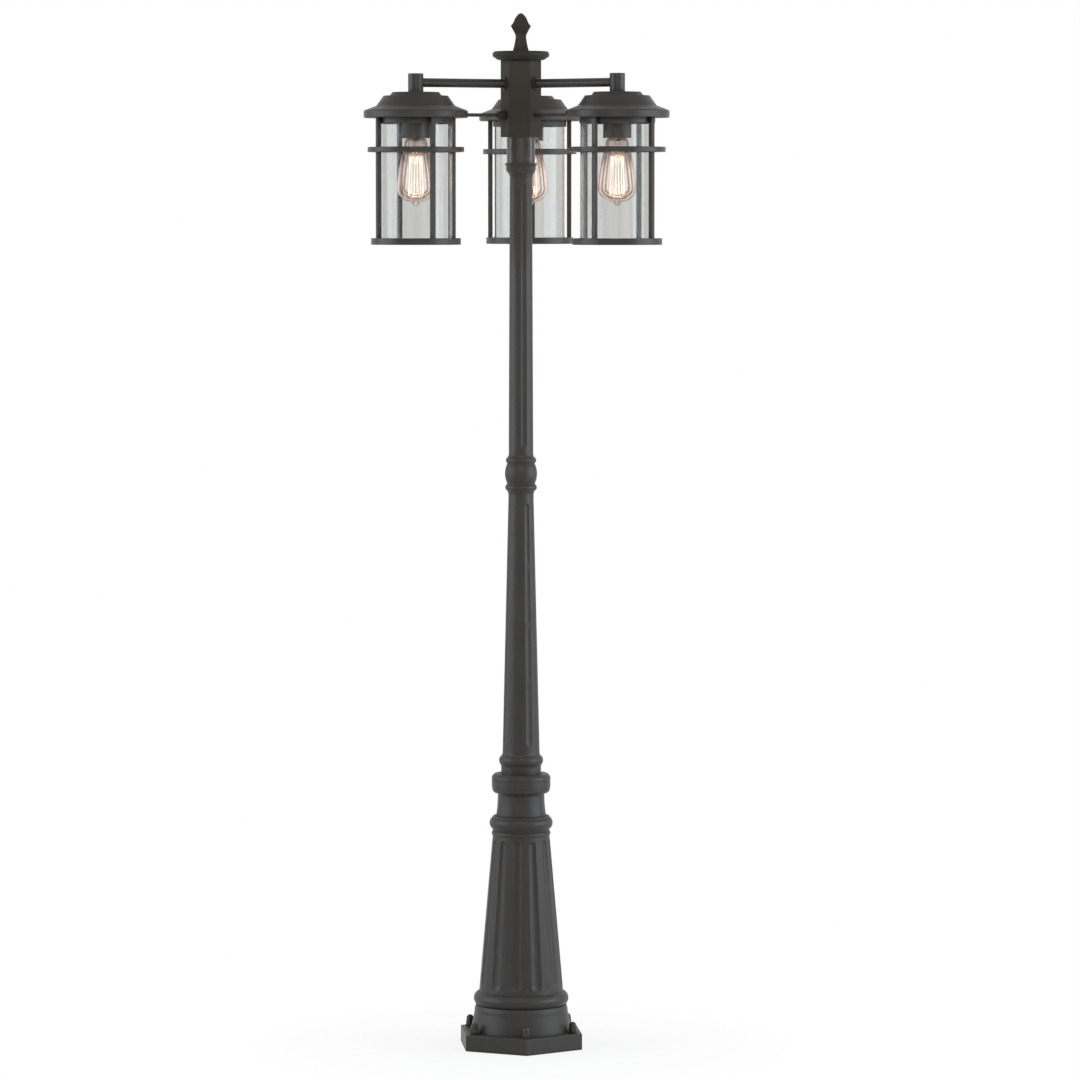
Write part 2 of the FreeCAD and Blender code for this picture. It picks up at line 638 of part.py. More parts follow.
def lantern_middle_ring():
    """Square section ring round the outside of the bars."""
    z0, z1 = MIDDLE_RING_Z
    inner = CAGE_R + BAR_SIZE / 2 + 0.15
    ring = turned((inner, z0), (MIDDLE_RING_R - 0.5, z0), (MIDDLE_RING_R, z0 + 0.5),
                  (MIDDLE_RING_R, z1 - 0.5), (MIDDLE_RING_R - 0.5, z1), (inner, z1))
    return moved(ring, ARM_L, 0)


def lantern_bottom_ring():
    """Flat ring under the bars, with a seat for the glass; open in the middle."""
    z0, z1 = BOTTOM_RING_Z
    seat_r = GLASS_R + 0.4
    ring = turned((BOTTOM_RING_BORE_R, z0), (BOTTOM_RING_R - 0.6, z0),
                  (BOTTOM_RING_R, z0 + 0.6), (BOTTOM_RING_R, z1 - 0.6), (BOTTOM_RING_R - 0.6, z1),
                  (seat_r, z1), (seat_r, z1 - GLASS_SEAT), (BOTTOM_RING_BORE_R, z1 - GLASS_SEAT))
    return moved(ring, ARM_L, 0)


def stem_nipple():
    """Threaded tube from the coupler through the hood into the lampholder."""
    return moved(tube(NIPPLE_R, NIPPLE_BORE_R, *NIPPLE_Z), ARM_L, 0)


def stem_nut():
    """Nut inside the socket cup that draws the lantern together."""
    top = CUP_CEILING - CUP_T
    return moved(hex_nut(15.0, NIPPLE_R + 0.05, top - 5, top), ARM_L, 0)


def socket_cup():
    """Drawn cup round the lampholder, with the flange that carries the pan."""
    inner = CUP_R - CUP_T
    cup = turned((CUP_R, CUP_BOTTOM), (CUP_R, PAN_Z - CUP_T), (CUP_FLANGE_R, PAN_Z - CUP_T),
                 (CUP_FLANGE_R, PAN_Z), (CUP_R, PAN_Z), (CUP_R, CUP_CEILING - 1.5),
                 (CUP_R - 1.5, CUP_CEILING), (NIPPLE_R + 0.2, CUP_CEILING),
                 (NIPPLE_R + 0.2, CUP_CEILING - CUP_T), (inner, CUP_CEILING - CUP_T),
                 (inner, CUP_BOTTOM))
    return moved(cup, ARM_L, 0)


def lampholder():
    """Moulded lampholder body: shell cavity below, wiring space and stem bore above."""
    z0, z1 = HOLDER_Z
    cavity = SHELL_R + 0.3
    body = turned((cavity, z0), (HOLDER_R - 0.8, z0), (HOLDER_R, z0 + 0.8), (HOLDER_R, z1 - 8),
                  (HOLDER_R - 7, z1), (NIPPLE_R + 0.1, z1), (NIPPLE_R + 0.1, z1 - 7),
                  (8.0, z1 - 7), (8.0, SHELL_Z[1] + 1), (cavity, SHELL_Z[1] + 1))
    return moved(body, ARM_L, 0)


def screw_shell():
    """Screw shell in the lampholder, and its centre contact."""
    shell = tube(SHELL_R, SHELL_BORE_R, *SHELL_Z)
    ceiling = SHELL_Z[1] + 1
    contact = turned((0, 1578.3), (4.0, 1578.3), (4.0, 1579.3), (1.8, 1579.3), (1.8, ceiling),
                     (8.6, ceiling), (8.6, ceiling + 0.8), (0, ceiling + 0.8))
    contact = contact.common(Part.makeCylinder(7.8, 40, Vector(0, 0, 1560)))
    return [moved(shell, ARM_L, 0), moved(contact, ARM_L, 0)]


# ---------------------------------------------------------------- bulb
def bulb_outline(inset):
    """The bulb's half outline from neck to tip, inset by a distance, as outline steps."""
    def p(radius, z, rise=0.0):
        """A point moved in by the inset, where the outward normal rises by some degrees."""
        a = math.radians(rise)
        return radius - inset * math.cos(a), z - inset * math.sin(a)
    return p(BULB_NECK_R, BULB_NECK_TOP), [
        p(BULB_NECK_R, 1550.8), p(12.0, 1549.3, 25) + p(13.8, 1548.3, 60),
        p(17.6, 1546.0, 50) + p(19.3, 1542.4, 10), p(20.3, 1534.0, 10) + p(22.4, 1525.4, 14),
        p(28.6, 1495.5, 10) + p(BULB_R, BULB_WIDEST), p(29.9, 1456.0, -28) + p(24.2, 1449.3, -50),
        p(16.8, 1444.0, -65) + p(8.0, 1442.2, -85), p(6.9, 1441.0, -30),
        p(5.4, 1438.2, -45) + p(3.2, 1436.0, -60), (0, BULB_TIP + inset)]


def bulb_glass():
    """Clear Edison bulb with a drawn-in neck and a sealed tip."""
    start, steps = bulb_outline(0.0)
    outer = turned((0, BULB_NECK_TOP), start, *steps)
    start, steps = bulb_outline(BULB_GLASS_T)
    inner = turned((0, BULB_NECK_TOP), start, *steps)
    return moved(outer.cut(inner), ARM_L, 0)


def bulb_cap():
    """Screw cap: rolled thread turns over a thin wall, closed above."""
    z0, z1 = BULB_CAP_Z
    root = BULB_CAP_R - 0.7
    inner = BULB_NECK_R + 0.2
    steps = [(BULB_CAP_R, z0), (BULB_CAP_R, z0 + 2.4), (root, z0 + 3.2)]
    for i in range(BULB_CAP_TURNS):
        z = z0 + 3.2 + i * THREAD_PITCH
        steps.append((BULB_CAP_R, z + THREAD_PITCH / 2, root, z + THREAD_PITCH))
    steps += [(root, z1 - 2.0), (9.6, z1), (9.2, z1 - 0.7), (inner, z1 - 2.6), (inner, z0)]
    return moved(turned((inner, z0), *steps), ARM_L, 0)


def bulb_contact():
    """Insulator and solder button on the cap's end."""
    z = BULB_CAP_Z[1] + GAP
    button = turned((0, z), (9.4, z), (6.4, z + 3.0), (4.3, z + 3.1), (4.1, z + 3.8),
                    (2.4, z + 4.3, 0, z + 4.4))
    return moved(button, ARM_L, 0)


def bulb_filament():
    """Glass stem with its wire, and the caged filament strung between two rings."""
    flare_r = BULB_NECK_R - BULB_GLASS_T
    stem = turned((0, 1449.6), (0.9, 1449.6), (0.9, 1520.0), (2.4, 1523.0), (2.6, 1534.0),
                  (4.4, 1546.0, flare_r, 1552.6), (flare_r, 1553.6), (0, 1553.6))
    pieces = []
    for radius, z in (FILAMENT_TOP, FILAMENT_BOTTOM):
        pieces.append(Part.makeTorus(radius, FILAMENT_R * 1.6, Vector(0, 0, z)))
        for i in range(3):
            spoke = Part.makeCylinder(FILAMENT_R, radius, Vector(0, 0, z), Vector(1, 0, 0))
            pieces.append(spun(spoke, 120 * i))
    run = Vector(FILAMENT_TOP[0] - FILAMENT_BOTTOM[0], 0, FILAMENT_TOP[1] - FILAMENT_BOTTOM[1])
    foot = Vector(FILAMENT_BOTTOM[0], 0, FILAMENT_BOTTOM[1])
    wire = Part.makeCylinder(FILAMENT_R, run.Length, foot, run)
    pieces += [spun(wire, 15 + 360 * i / FILAMENT_WIRES) for i in range(FILAMENT_WIRES)]
    return moved(stem.fuse(pieces), ARM_L, 0)


# ---------------------------------------------------------------- wiring
def rounded_tube(points, bends, radius):
    """A round tube along straight runs joined by tangent arcs; bends gives one radius
    for each inner point."""
    edges = []
    here = points[0]
    for before, corner, after, bend in zip(points, points[1:], points[2:], bends):
        into = (before - corner).normalize()
        out = (after - corner).normalize()
        half = into.getAngle(out) / 2
        setback = bend / math.tan(half)
        start = corner + into * setback
        end = corner + out * setback
        middle = corner + (into + out).normalize() * (bend / math.sin(half) - bend)
        edges.append(Part.LineSegment(here, start).toShape())
        edges.append(Part.Arc(start, middle, end).toShape())
        here = end
    edges.append(Part.LineSegment(here, points[-1]).toShape())
    path = Part.Wire(edges)
    section = Part.Wire(Part.makeCircle(radius, points[0], points[1] - points[0]))
    pipe = path.makePipeShell([section], True, False)
    length = sum(edge.Length for edge in edges)
    print("tube length", round(length, 1), "bends", bends,
          "volume ratio", round(pipe.Volume / (math.pi * radius ** 2 * length), 4))
    return pipe


def arm_lead():
    """Lead from the hub's splice, along the arm and down the stem to the lampholder."""
    top = HUB_SPLICE_Z + SPLICE_H
    points = [Vector(HUB_SPLICE_R, 0, top), Vector(HUB_SPLICE_R, 0, ARM_Z),
              Vector(ARM_L, 0, ARM_Z), Vector(ARM_L, 0, HOLDER_Z[1] - 9)]
    return rounded_tube(points, [LEAD_BEND_HUB, LEAD_BEND_ARM], LEAD_R)


def supply_cable():
    """Cable inside the tie tube, with its cores fanned out at both ends."""
    cable = Part.makeCylinder(CABLE_R, CABLE_Z[1] - CABLE_Z[0], Vector(0, 0, CABLE_Z[0]))
    cores = []
    low = Vector(0, 0, CABLE_Z[0] + 2)
    for side in (-1, 1):
        run = Vector(side * FOOT_SPLICE_X, 0, FOOT_SPLICE_Z + SPLICE_H) - low
        cores.append(Part.makeCylinder(TAIL_R, run.Length, low, run))
    high = Vector(0, 0, CABLE_Z[1] - 2)
    run = Vector(HUB_SPLICE_R, 0, HUB_SPLICE_Z) - high
    core = Part.makeCylinder(TAIL_R, run.Length, high, run)
    cores += on_arms(lambda: core)
    return cable.fuse(cores)


def wire_connectors():
    """In-line splices: one for each arm in the hub, two for the supply in the foot."""
    edge = 1.0
    body = turned((0, 0.8), (2.0, 0.8), (2.0, 0), (SPLICE_R - edge, 0), (SPLICE_R, edge),
                  (SPLICE_R, SPLICE_H - edge), (SPLICE_R - edge, SPLICE_H), (2.3, SPLICE_H),
                  (2.3, SPLICE_H - 0.8), (0, SPLICE_H - 0.8))
    placed = on_arms(lambda: moved(body, HUB_SPLICE_R, 0, HUB_SPLICE_Z))
    for side in (-1, 1):
        placed.append(moved(body, side * FOOT_SPLICE_X, 0, FOOT_SPLICE_Z))
    return placed


# ---------------------------------------------------------------- writing the nodes
def save(node, shape):
    """Write one node. A list becomes a group of separate solids."""
    solids = shape if isinstance(shape, list) else [shape]
    group = []
    for solid in solids:
        group += solid.Solids
    for solid in group:
        if not solid.isValid() or solid.Volume <= 0:
            print("BAD SOLID in", node)
    whole = group[0] if len(group) == 1 else Part.makeCompound(group)
    whole.exportStep("parts/" + node + ".step")
    box = whole.BoundBox
    print(f"{node}: {len(group)} solid, {whole.Volume / 1000:.1f} cm3, "
          f"z {box.ZMin:.1f} to {box.ZMax:.1f}")


def main():
    """Build and write every node."""
    os.makedirs("parts", exist_ok=True)
    save("base_foot", base_foot())
    save("base_column", base_column())
    save("neck_collar", neck_collar())
    save("lower_pole", lower_pole())
    save("middle_coupler", middle_coupler())
    save("upper_pole", upper_pole())
    save("pole_cup", pole_cup())
    save("fitter_sleeve", tube(SLEEVE_R, SLEEVE_BORE_R, CUP_TOP, SLEEVE_TOP))
    save("hub_body", hub_body())
    save("centre_tube", tube(TIE_R, TIE_BORE_R, *TIE_Z))
    save("centre_tube_nuts", centre_tube_nuts())
    save("cap_crossbar", cap_crossbar())
    save("crossbar_screws", crossbar_screws())
    save("hub_cap", hub_cap())
    save("finial", finial())
    save("finial_bush", finial_bush())
    save("anchor_washers", anchor_washers())
    save("anchor_nuts", anchor_nuts())
    save("arm_tubes", on_arms(arm_tube))
    save("arm_flanges", on_arms(arm_flange))
    save("arm_locknuts", on_arms(arm_locknut))
    save("arm_couplers", on_arms(arm_coupler))
    save("steady_rods", on_arms(steady_rod))
    save("rod_ferrule", rod_ferrule())
    save("stem_nipples", on_arms(stem_nipple))
    save("stem_nuts", on_arms(stem_nut))
    save("socket_cups", on_arms(socket_cup))
    save("gallery_pans", on_arms(gallery_pan))
    save("lampholders", on_arms(lampholder))
    save("screw_shells", [spun(piece, angle) for angle in ARM_ANGLES.values()
                          for piece in screw_shell()])
    save("supply_cable", supply_cable())
    save("arm_leads", on_arms(arm_lead))
    save("wire_connectors", wire_connectors())
    lantern_pieces = {
        "hood": lantern_hood(), "glass": lantern_glass(), "cage_bars": lantern_cage_bars(),
        "middle_ring": lantern_middle_ring(), "bottom_ring": lantern_bottom_ring(),
        "bulb_glass": bulb_glass(), "bulb_cap": bulb_cap(), "bulb_filament": bulb_filament(),
        "bulb_contact": bulb_contact()}
    for side, angle in ARM_ANGLES.items():
        for name, shape in lantern_pieces.items():
            solids = shape if isinstance(shape, list) else [shape]
            save(side + "_" + name, [spun(solid, angle) for solid in solids])


main()
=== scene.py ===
"""Looks of the triple head lamp post.

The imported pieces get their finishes, and the glass, bulbs and filaments are built as
surfaces in place of their plain solids. Metres, +Z up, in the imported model's frame.
"""

import json
import logging
import math
from dataclasses import dataclass
from enum import Enum
from typing import Callable, Optional, Sequence, Tuple

import bpy
import numpy as np
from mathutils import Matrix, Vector


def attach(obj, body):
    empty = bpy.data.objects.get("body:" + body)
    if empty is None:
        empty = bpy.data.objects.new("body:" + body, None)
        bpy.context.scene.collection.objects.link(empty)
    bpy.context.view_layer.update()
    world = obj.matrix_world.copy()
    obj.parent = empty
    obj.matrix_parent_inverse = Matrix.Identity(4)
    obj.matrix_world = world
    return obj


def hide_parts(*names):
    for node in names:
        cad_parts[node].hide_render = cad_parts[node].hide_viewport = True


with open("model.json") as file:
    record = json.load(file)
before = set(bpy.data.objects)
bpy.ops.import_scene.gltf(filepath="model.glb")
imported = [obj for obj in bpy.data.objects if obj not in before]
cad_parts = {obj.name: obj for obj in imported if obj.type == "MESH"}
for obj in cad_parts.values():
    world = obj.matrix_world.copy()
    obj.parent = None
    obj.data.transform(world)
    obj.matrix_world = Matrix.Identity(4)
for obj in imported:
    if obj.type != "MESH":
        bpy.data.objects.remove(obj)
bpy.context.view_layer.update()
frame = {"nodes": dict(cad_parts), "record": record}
MM = 0.001
TURN = 2.0 * math.pi
NEAR_ZERO = 1e-6
POST = "post"

log = logging.getLogger("lamp_post")

Pair = Tuple[float, float]
Triple = Tuple[float, float, float]
Outline = Tuple[Pair, ...]
Colour = Triple
Piece = bpy.types.Object
Node = bpy.types.Node
Socket = bpy.types.NodeSocket
Reshape = Callable[[np.ndarray, np.ndarray, np.ndarray], np.ndarray]


class Side(Enum):
    """The three lanterns, each with its arm's direction from +X in degrees."""

    LEFT = 210.0
    RIGHT = 330.0
    REAR = 90.0

    @property
    def label(self) -> str:
        """The word that the lantern's pieces start with."""
        return self.name.lower()


# ---------------------------------------------------------------- meshes
def zipped(*parts: object) -> np.ndarray:
    """Numbers and arrays, spread to one shape and put side by side on a last axis."""
    return np.stack(np.broadcast_arrays(*parts), axis=-1)


def polar(r: object, angle: object, z: object) -> np.ndarray:
    """Points at a radius and an angle from the upright axis, and at a height."""
    return zipped(r * np.cos(angle), r * np.sin(angle), z)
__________
• **What the task asks**
Reproduce the lines exactly, from the line that contains "for side, angle" through the line that contains "import numpy as np", and nothing more.

• **The completed task**
    for side, angle in ARM_ANGLES.items():
        for name, shape in lantern_pieces.items():
            solids = shape if isinstance(shape, list) else [shape]
            save(side + "_" + name, [spun(solid, angle) for solid in solids])


main()
=== scene.py ===
"""Looks of the triple head lamp post.

The imported pieces get their finishes, and the glass, bulbs and filaments are built as
surfaces in place of their plain solids. Metres, +Z up, in the imported model's frame.
"""

import json
import logging
import math
from dataclasses import dataclass
from enum import Enum
from typing import Callable, Optional, Sequence, Tuple

import bpy
import numpy as np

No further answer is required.